### EXERCISE BRIEF
Send back the entries below exactly as they appear.

### MATERIAL PROVIDED
● ● ● ●

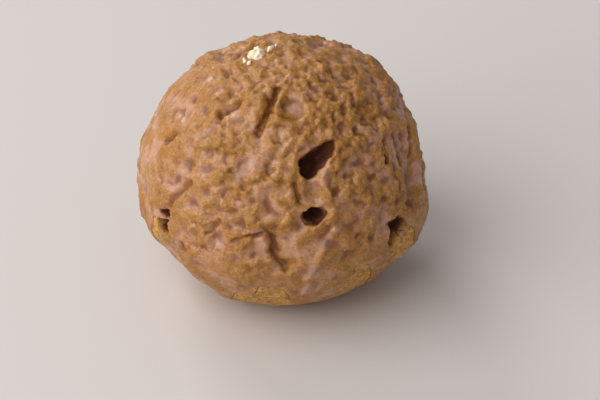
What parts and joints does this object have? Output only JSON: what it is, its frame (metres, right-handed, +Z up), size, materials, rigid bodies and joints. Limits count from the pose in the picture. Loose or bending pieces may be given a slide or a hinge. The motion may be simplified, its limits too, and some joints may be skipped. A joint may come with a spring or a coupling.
{
  "type": "cookie cream puff",
  "caption": "Round cookie cream puff: a choux bun under a thick, craggy chocolate-glazed cookie crust with torn holes and a dab of cream.",
  "frame": {"origin": "on the surface the puff rests on, under the middle of its outline", "axes": "+Z up; +X to the right seen from the front, along the widest way; -Y towards the front, the side with the two torn holes"},
  "size_m": [0.0875, 0.0838, 0.0775],
  "materials": {
    "glazed_cookie_crust": null,
    "baked_choux": null,
    "cream": null
  },
  "bodies": {
    "root": {"cookie_crust": "glazed_cookie_crust", "choux_bun": "baked_choux", "cream": "cream"}
  },
  "joints": []
}
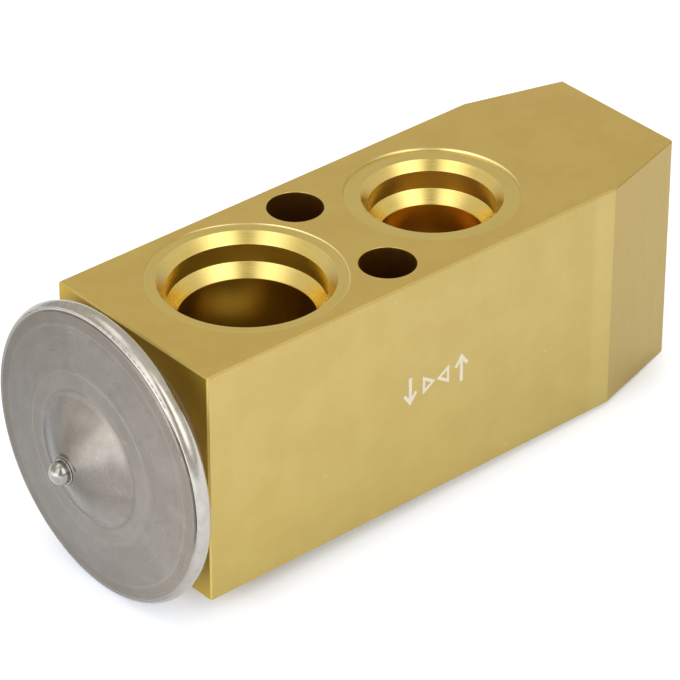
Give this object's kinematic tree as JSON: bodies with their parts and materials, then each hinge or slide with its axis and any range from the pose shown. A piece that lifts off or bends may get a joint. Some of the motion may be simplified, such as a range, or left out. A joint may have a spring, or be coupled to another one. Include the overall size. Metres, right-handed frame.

● ● ● ●

### THE COMPLETED TASK
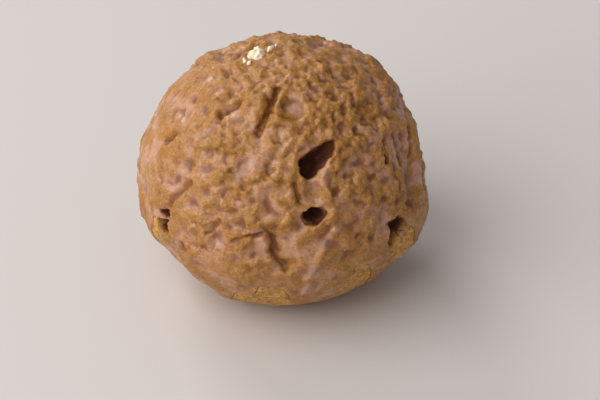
What parts and joints does this object have? Output only JSON: what it is, its frame (metres, right-handed, +Z up), size, materials, rigid bodies and joints. Limits count from the pose in the picture. Loose or bending pieces may be given a slide or a hinge. The motion may be simplified, its limits too, and some joints may be skipped. A joint may come with a spring or a coupling.
{
  "type": "cookie cream puff",
  "caption": "Round cookie cream puff: a choux bun under a thick, craggy chocolate-glazed cookie crust with torn holes and a dab of cream.",
  "frame": {"origin": "on the surface the puff rests on, under the middle of its outline", "axes": "+Z up; +X to the right seen from the front, along the widest way; -Y towards the front, the side with the two torn holes"},
  "size_m": [0.0875, 0.0838, 0.0775],
  "materials": {
    "glazed_cookie_crust": null,
    "baked_choux": null,
    "cream": null
  },
  "bodies": {
    "root": {"cookie_crust": "glazed_cookie_crust", "choux_bun": "baked_choux", "cream": "cream"}
  },
  "joints": []
}
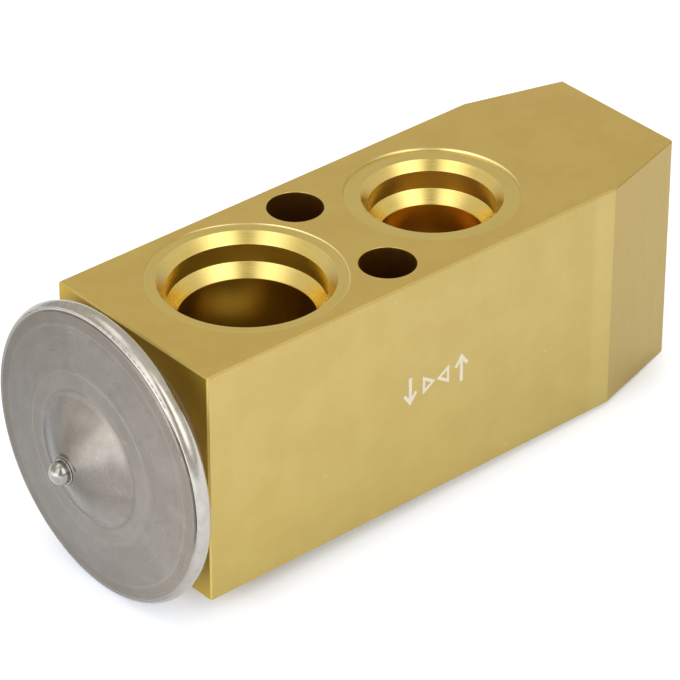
Give this object's kinematic tree as JSON: bodies with their parts and materials, then each hinge or slide with its axis and any range from the pose shown. A piece that lifts off or bends may get a joint. Some of the motion may be simplified, such as a range, or left out. A joint may have a spring, or be coupled to another one. Include the overall size. Metres, right-handed frame.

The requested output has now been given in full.